随着美国相对衰落,群雄并起,一个多极化世界新秩序正在酝酿。从经济上看,美元霸权可能逐渐被去中心化的多币种结构或区块链数字货币所取代,这已经出现了苗头。然而,如果美元不再作为世界储备货币,那么,世界就需要建立一个全新的货币体系,这绝非可以一蹴而就,过程可能充满风险,道路坎坷。
多极化世界,将赋予每个世界大国与其地位和权力相匹配的责任、义务,被要求向世界提供正效应公共产品,减少负外部性。与此同时,还需要一种新的意识形态,旨在促进世界各国和平相处、合作博弈、共同繁荣。
自由主义与社会主义,是西方贡献给世界的两种意识形态。这两种意识形态,都植根于西方文明,都是西方文明的产物,都对工业革命以来的人类社会发展,产生了深远影响。
然而,无论自由主义还是社会主义,两种意识形态各有利弊,尽管各国基于历史文化和发展阶段的不同,有的尊崇自由主义,有的尊崇社会主义,但两者中的任何一个主义,都无法成为多极化世界的普世价值。
中国向世界提供的系统性公共产品,以一带一路为代表,已经广为人知。还有一个意识形态的公共产品——和合主义——值得向多极化世界推广。
和合主义不是一团和气。这种植根传统、面向未来的东方智慧,并不否认矛盾斗争。恰恰相反,正因万物阴阳对立、普遍矛盾,才使和平与合作成为必要。
某些情况下,“以斗争求和平则和平存,以妥协求和平则和平亡”[14],但更多情况下,面对人类命运共同体的人类内部矛盾,更应采取“和”与“合”的方式处理。
在和合主义意识形态下,大国的生存之道,是和而不同、竞合共赢。合作博弈,可以相互提供正效应公共产品,结果是双赢;非合作博弈,则相互提供负效应公共产品,结果是双输。

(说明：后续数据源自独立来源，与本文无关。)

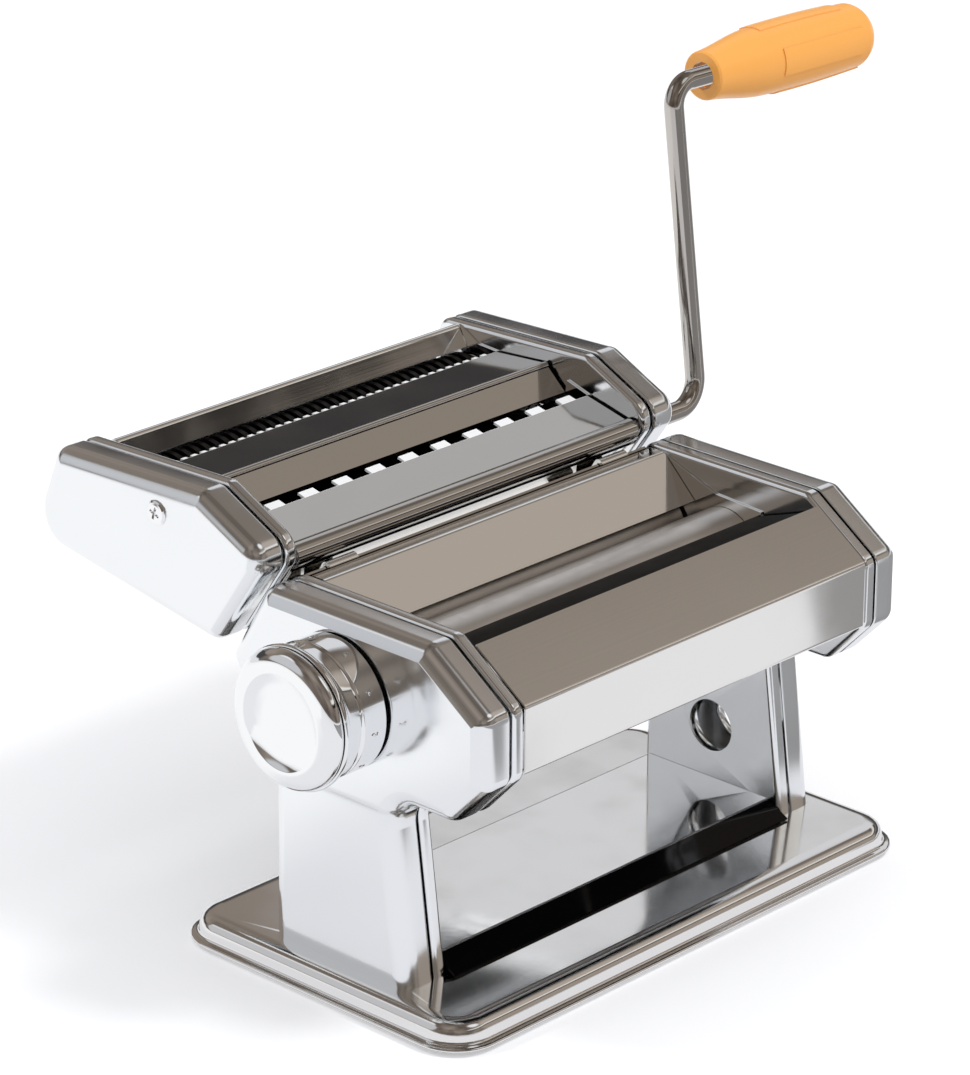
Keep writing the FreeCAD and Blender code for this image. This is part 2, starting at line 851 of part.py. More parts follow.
def base_plate():
    body = new_body("base_plate")
    length, depth = cells.base_half_length, cells.base_half_depth
    sketch = new_sketch(body, "XY_Plane", cells.base_rim_low)
    draw_outline(sketch, [(-length, -depth), (length, -depth), (length, depth), (-length, depth)])
    pad(body, sketch, cells.base_top - cells.base_rim_low)
    upright = lambda edge: edge.BoundBox.ZLength > TINY and edge.BoundBox.XLength < TINY
    round_edges(body, edge_names(body.Tip.Shape, upright), cells.base_corner)
    top = cells.base_top.value
    on_top = lambda edge: edge.BoundBox.ZMin > top - TINY
    step = dress_up(body, "PartDesign::Chamfer", edge_names(body.Tip.Shape, on_top))
    step.ChamferType = 1
    bind(step, Size=cells.base_step_drop, Size2=cells.base_step)
    body.Tip = step
    doc.recompute()
    under = ["Face%d" % (i + 1) for i, f in enumerate(body.Tip.Shape.Faces)
             if f.BoundBox.ZMax < cells.base_rim_low.value + TINY]
    shell = dress_up(body, "PartDesign::Thickness", under)
    bind(shell, Value=cells.sheet_wall)
    shell.Reversed = True
    body.Tip = shell
    doc.recompute()
    sketch = new_sketch(body, "XY_Plane", cells.base_top)
    for along_x, depth in screw_places():
        draw_circle(sketch, along_x, depth, cells.screw_radius + cells.running_clearance)
    pocket(body, sketch, cells.sheet_wall + cells.cut_spare)
    return keep("base_plate", body)


def screw_places():
    """Where the screws come up through the base into the feet of the side covers."""
    across = cover_mouth + cells.cover_depth / 2
    return [(across * side, cells.screw_spread * end) for side in (-1, 1) for end in (-1, 1)]


def base_screws():
    screws = []
    low = cells.base_top - cells.sheet_wall
    for along_x, depth in screw_places():
        shank = doc.addObject("Part::Cylinder", "shank")
        bind(shank, Radius=cells.screw_radius, Height=cells.screw_length)
        place(shank, along_x, depth, low)
        head = doc.addObject("Part::Cylinder", "head")
        bind(head, Radius=cells.screw_head_radius, Height=cells.screw_head_height)
        place(head, along_x, depth, low - cells.screw_head_height)
        screws.append(fuse("base_screw", [head, shank]))
    return keep("base_screws", group("base_screws", screws))


def rubber_feet():
    feet = []
    for side in (-1, 1):
        for end in (-1, 1):
            foot = doc.addObject("Part::Cone", "foot")
            bind(foot, Radius1=cells.foot_radius - cells.foot_taper, Radius2=cells.foot_radius,
                 Height=cells.base_top - cells.sheet_wall)
            place(foot, (cells.base_half_length - cells.foot_inset) * side,
                  (cells.base_half_depth - cells.foot_inset) * end, 0.0)
            feet.append(foot)
    return keep("rubber_feet", group("rubber_feet", feet))


def foot_tray():
    toe_height = cells.base_top + cells.sheet_wall
    corners = [(cells.tray_toe, toe_height), (cells.tray_front, cells.tray_top),
               (cells.tray_rear, cells.tray_top), (cells.tray_rear, cells.base_top)]
    return keep("foot_tray", bent_sheet("foot_tray", -inside, inside, corners, -1,
                                        cells.sheet_wall, cells.panel_bend))


# Body sides: an inner plate and an outer cover, each a tray pressed to the same outline

body_outline = [
    (cells.leg_front_foot, cells.base_top, None),
    (cells.leg_front_neck, cells.chin_height, cells.neck_corner),
    (cells.chin_depth, cells.chin_height, cells.body_corner),
    (cells.face_depth, cells.face_low, cells.body_corner),
    (cells.face_depth, cells.face_high, cells.body_corner),
    (cells.brow_depth, cells.top_height, cells.body_corner),
    (cells.crown_depth, cells.top_height, cells.body_corner),
    (cells.back_depth, cells.back_height, cells.body_corner),
    (cells.leg_rear_neck, cells.leg_rear_neck_height, cells.waist_corner),
    (cells.leg_rear_foot, cells.base_top, None),
]
crown = (cells.crown_depth, cells.top_height)
back = (cells.back_depth, cells.back_height)
rod_places = [
    (cells.front_low_rod_depth, cells.front_low_rod_height),
    (cells.rear_low_rod_depth, cells.rear_low_rod_height),
    (cells.front_rod_depth, cells.front_rod_height),
    (cells.top_rod_depth, cells.top_rod_height),
]


def side_plates():
    bush_radius = cells.shaft_radius + cells.running_clearance + cells.bush_wall
    half_height = cells.block_height / 2 + cells.running_clearance
    front = front_roller_depth - cells.block_front - cells.side_clearance
    rear = front_roller_depth + cells.block_rear + cells.gap_travel + cells.side_clearance
    low, high = cells.roller_height - half_height, cells.roller_height + half_height

    def draw(sketch):
        draw_circle(sketch, cells.rear_roller_depth, cells.roller_height, bush_radius)
        draw_outline(sketch, [(front, low), (rear, low), (rear, high), (front, high)])
        for depth, height in rod_places:
            draw_circle(sketch, depth, height, cells.tie_rod_thread + cells.running_clearance)

    for name, side in SIDES:
        mouth, face = flange_edge * side, half_gap * side
        body = pressed_tray("%s_side_plate" % name, body_outline, mouth, face,
                            cells.plate_wall, cells.flange_bend)
        side_holes(body, mouth, face, draw)
        if side > 0:
            clamp_rim(body, half_gap, cells.clamp_rim_depth)
        keep("%s_side_plate" % name, body)


def clamp_rim(body, start, length):
    """The drawn collar of the clamp hole: a short tube, bored through the sheet."""
    place_yz = (0.0, cells.clamp_hole_height)
    sketch = new_sketch(body, "YZ_Plane", start)
    draw_circle(sketch, *place_yz, cells.clamp_hole_radius + cells.sheet_wall)
    pad(body, sketch, length)
    sketch = new_sketch(body, "YZ_Plane", start)
    draw_circle(sketch, *place_yz, cells.clamp_hole_radius)
    pocket(body, sketch, length, True)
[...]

和而不同、竞合共赢、共同富裕,是和合主义的本质内核。以和合主义为导向,重塑我们对国际关系的理解:世界不应是弱肉强食的丛林,而应是各美其美、美美与共的花园。人类命运共同体的构建,不是超级大国、西方文明一枝独秀独秀的世界,而是各个国家、各个文明和而不同的交响乐章。